What I liked particularly about the book is the style: DeWitt captures the craziness of Sibylla’s and Ludo’s experiences by throwing it all out on the page. There are pages where the sentences go back and forth at a dizzying pace between Sibylla’s thoughts and Ludo’s questions, or between a description of The Last Samurai and Ludo’s questions, or between comments they get from strangers as they ride the Circle Line all day to keep warm and Sibylla’s thoughts and Ludo’s questions. There is also a lot of Greek and Japanese and other languages in the pages, as well as numbers and math formulas. The novel has so much energy that it threatens to overrun its boundaries at times, both because it’s frequently breaking out into other languages and different fonts and because it’s constantly veering off into different stories. As Ludo grows older, he becomes more and more curious about his father and asks Sibylla more and more insistently to tell him who he is. Sibylla refuses, so Ludo goes on a quest to find him, or to find someone worthy of being him. Part of this quest is discovering stories of brilliant, adventurous, potential father-figures, and these stories become part of the novel.

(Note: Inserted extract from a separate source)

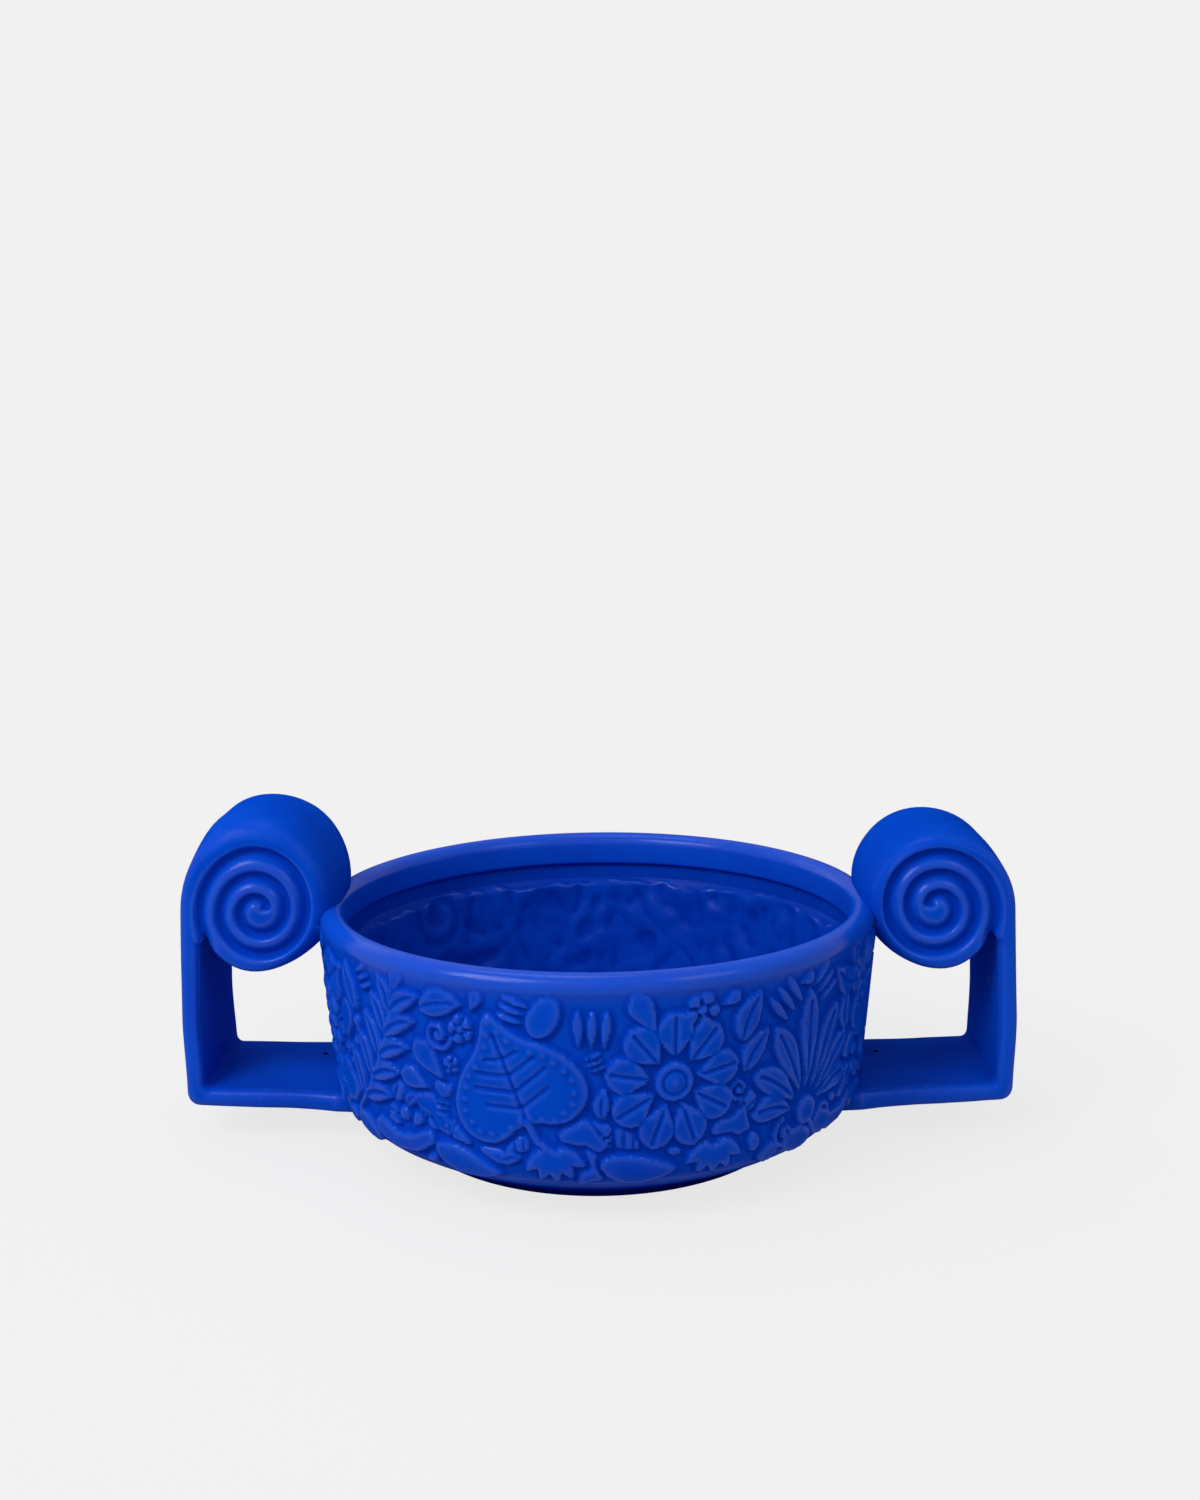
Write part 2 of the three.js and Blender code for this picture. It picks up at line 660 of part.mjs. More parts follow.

It’s here that the novel faltered the only time; in the second half of the book, the narration settled down into a pattern that threatened to get dull. But only threatened — the energy and humor of the writing saved it, as did the relationship between Sibylla and Ludo and the fondness I had for Ludo throughout the whole book.

I think the thing I like best about the book is the great sense of openness it has. Even though Sibylla frequently feels harried and trapped by her situation, she’s able to offer Ludo so much intellectual possibility and so much freedom that it’s satisfying to watch him figure out the world and begin to make his way in it. He struggles with boredom, frustration, and uncertainty, but he also has great resourcefulness to match his intelligence. It’s a pleasure to watch him take on the world.